Deux anciens dirigeants de l’Autorité d’information financière (AIF, aujourd’hui ASIF), René Brühlart et Tommaso Di Ruzza sont également sur le banc des accusés. Cet organisme est l’entité anti-blanchiment d’argent du Saint-Siège. Trois hommes d’affaires sont en outre mis en cause: le banquier italo-britannique Raffaele Mincione, le courtier Gianluigi Torzi et l’ancien consultant financier du Saint-Siège Enrico Crasso. L’avocat de Gianluigi Torzi, Nicola Squillace, est aussi accusé, tout comme Cecilia Marogna, qui dit avoir été employée par le Saint-Siège pour des opérations de «diplomatie informelle». Quatre entreprises, dont trois dirigées par Enrico Crasso et une par Cecilia Marogna, sont aussi inculpées.
Une affaire en trois volets
Ces dix personnes sont intervenues dans des cadres et temporalités différents qu’on peut résumer, pour plus de lisibilité, en trois volets. Le premier concerne l’acquisition, la reprise en main et la gestion financière de l’immeuble du 60, Sloane Avenue à Londres par la secrétairerie d’État. Le second porte sur des virements effectués par la secrétairerie d’État à une coopérative solidaire du diocèse d’Ozieri, en Sardaigne. Le troisième concerne l’embauche de Cecilia Marogna par la secrétairerie d’État.
Au centre de ce procès se trouve donc bien la secrétairerie d’État, clé de voûte de la Curie romaine, et la façon dont elle a dépensé l’argent mis à sa disposition. Jusqu’en décembre 2020, la Secrétairerie d’État contrôlait le fonds dans lequel était versé le Denier de Saint-Pierre, c’est-à-dire les dons que les fidèles du monde entier font au pontife afin de soutenir sa mission. Une partie de cet argent a été employé dans ces affaires. Le secrétariat pour l’Économie du Vatican assure cependant que le Denier n’a pas perdu d’argent au final. Ce qui n’est pas le cas du Saint-Siège qui estime avoir perdu entre 76 et 166 millions d’euros.
I. Le volet de l’immeuble de Londres
La partie la plus importante d’un point de vue financier concerne le désormais célèbre immeuble du 60, Sloane Avenue.
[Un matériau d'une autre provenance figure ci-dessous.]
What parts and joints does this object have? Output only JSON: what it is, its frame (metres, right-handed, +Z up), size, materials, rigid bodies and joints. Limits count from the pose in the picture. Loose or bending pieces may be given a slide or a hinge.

Elle se divise elle-même en trois actes.
Le premier porte sur les conditions de l’acquisition de l’immeuble par la secrétairerie d’État en 2014 et concerne le cardinal Becciu, alors substitut, Raffaele Mincione, qui se voit confier l’investissement, et Enrico Crasso et Fabrizio Tirabassi, qui participent au processus décisionnel menant à l’investissement.
Le second acte porte sur la tentative «ratée» de la Secrétairerie d’État de reprendre le contrôle de son bien à Raffaele Mincione en novembre 2018, et la potentielle tentative d’extorsion qui s’en est suivie en 2019. Ce volet concerne Raffaele Mincione, qui cède la gestion du bien contre 40 millions d’euros, Gianluigi Torzi, qui en prend le contrôle total aux dépens de la secrétairerie d’État – et, éventuellement, tente de l’extorquer -, son avocat Nicola Squillace, et enfin Mgr Carlino, Enrico Crasso et Fabrizio Tirabassi, qui participent tous les trois à diverses négociations pour le compte de la secrétairerie d’État.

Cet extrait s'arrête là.